Review: Widow’s Web by Jennifer Estep

Posted August 22, 2012 by Jen in 4 stars, Rating A, Reviews, Urban Fantasy Tags: , , , ,

Widow’s Web
Author: Jennifer Estep 
Release Date: Aug. 21, 2012
Publisher: Pocket Books
Elemental Assassins #7
ISBN: #978-1451651775
Genre: Urban Fantasy
Format(s): Paperback (400 pgs), e-book
Book Source: Author

About the book:

      Once an assassin, always an assassin. So much for being plain old Gin Blanco. With every lowlife in Ashland gunning for me, I don’t need another problem, but a new one has come to town. 
      Salina might seem like a sweet Southern belle, but she’s really a dangerous enemy whose water elemental magic can go head-to-head with my own Ice and Stone power.
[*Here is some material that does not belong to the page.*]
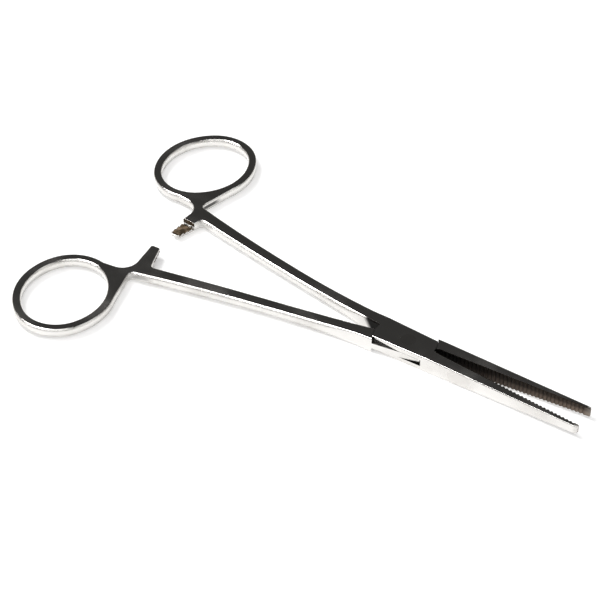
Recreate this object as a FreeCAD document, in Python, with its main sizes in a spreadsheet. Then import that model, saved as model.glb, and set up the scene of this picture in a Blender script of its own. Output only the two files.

Salina also has an intimate history with my lover, Owen Grayson, and now that she’s back in town, she thinks he’s hers for the taking. 
      Salina’s playing a mysterious game that involves a shady local casino owner with a surprising connection to Owen. But they call me the Spider for a reason. I’m going to untangle her deadly scheme, even if it leaves my love affair hanging by a thread.

What Im talking about:

      Widow’s Web picks up only a few weeks after the conclusion of the last book, By a Thread. The opening is an amazing gut check that will leave you speechless for a couple of moments. It starts with Gin on the job – hunting her prey and preparing to take out her latest target. We learn the intricate details of how she prepared for this kill, and the scene is amazing. Ms. Estep is a masterful story teller, and she sucked me into Gin’s world so quickly.
      All-in-all things are going well for Gin. She and Owen are closer than ever, and even the attempts on her life aren’t as frequent as they were after Mab’s death. But all good things must come to an end for our heroine, and that happens the moment Salina Dubois strolls into Underwood restaurant. We discover that this gorgeous southern belle is Owen’s ex, and she has her sites on reclaiming Owen as her own. Once again, Ms. Estep expertly weaves a scene that conveys an immense amount of intimate emotion and reaction. The fact that the story is told from first person puts the reader right in Gin’s head, and my heart was breaking as she notices all of the signs of someone who may still be in love with another.
      As the story progresses, we learn that Salina may not be the polite charmer that Owen remembers. Owen’s sister, Eva, and underworld gambling racketeer, Phillip Kincaid, both have much to say about Salina, none of it good. Unfortunately for Gin, she’s now in the middle of an ugly situation — fighting siblings, enemies reengaged, and meanwhile, she’s watching her lover distance himself. This story is full of layers that Gin must peel away to determine where the truth lies. Ultimately, Gin must make some difficult decisions, which add much to her character and the tale. It was hard for me to read at times because I was so worried about what might happen, but in the end Ms. Estep takes the story in the direction it needs to go.
      Gin is one of my favorite heroines. She’s an assassin with a heart.  She has had so much bad in her life, that she values the good so dearly. And I love that Gin is smart. She notices everything around her, and puts pieces of the puzzle together. There is no finding a clue and then filing it away for another day. Since we are privy to her POV, we figure things out as she does. For example: Gin notices how quickly Kincaid eats and compares it to how she ate when she lived on the streets. That gives us quite a bit of information, rather than letting us figure it on our own.
      I also enjoy how Gin’s relationship with her sister, Bria has progressed. In the last book, they began to open up and let go of the past. Ms. Estep has taken their connection another step forward, in fact, Bria even refers to Gin as the Spider without cringing. The pair are learning how to balance their opposing careers (assassin and police office) while continuing to support one another.
      Finally, we witness a more emotional, vulnerable Gin. She has a lot on the line as she debates internally how to deal with Salina and what Salina means to Owen. Ms. Estep strikes my heartstrings as she takes Gin on an emotion-filled ride with highs and lows that left me wanting more. Gin is growing past her history with Mab and onto a life that is free of revenge, which opens up so many new avenues for our heroine.
      In the end, this story moves and flows. As per usual, there is lots of action and adventure. Widow’s Web has both highs and lows, and I, for one, am happy to take on both ends of the spectrum with Gin as my guide.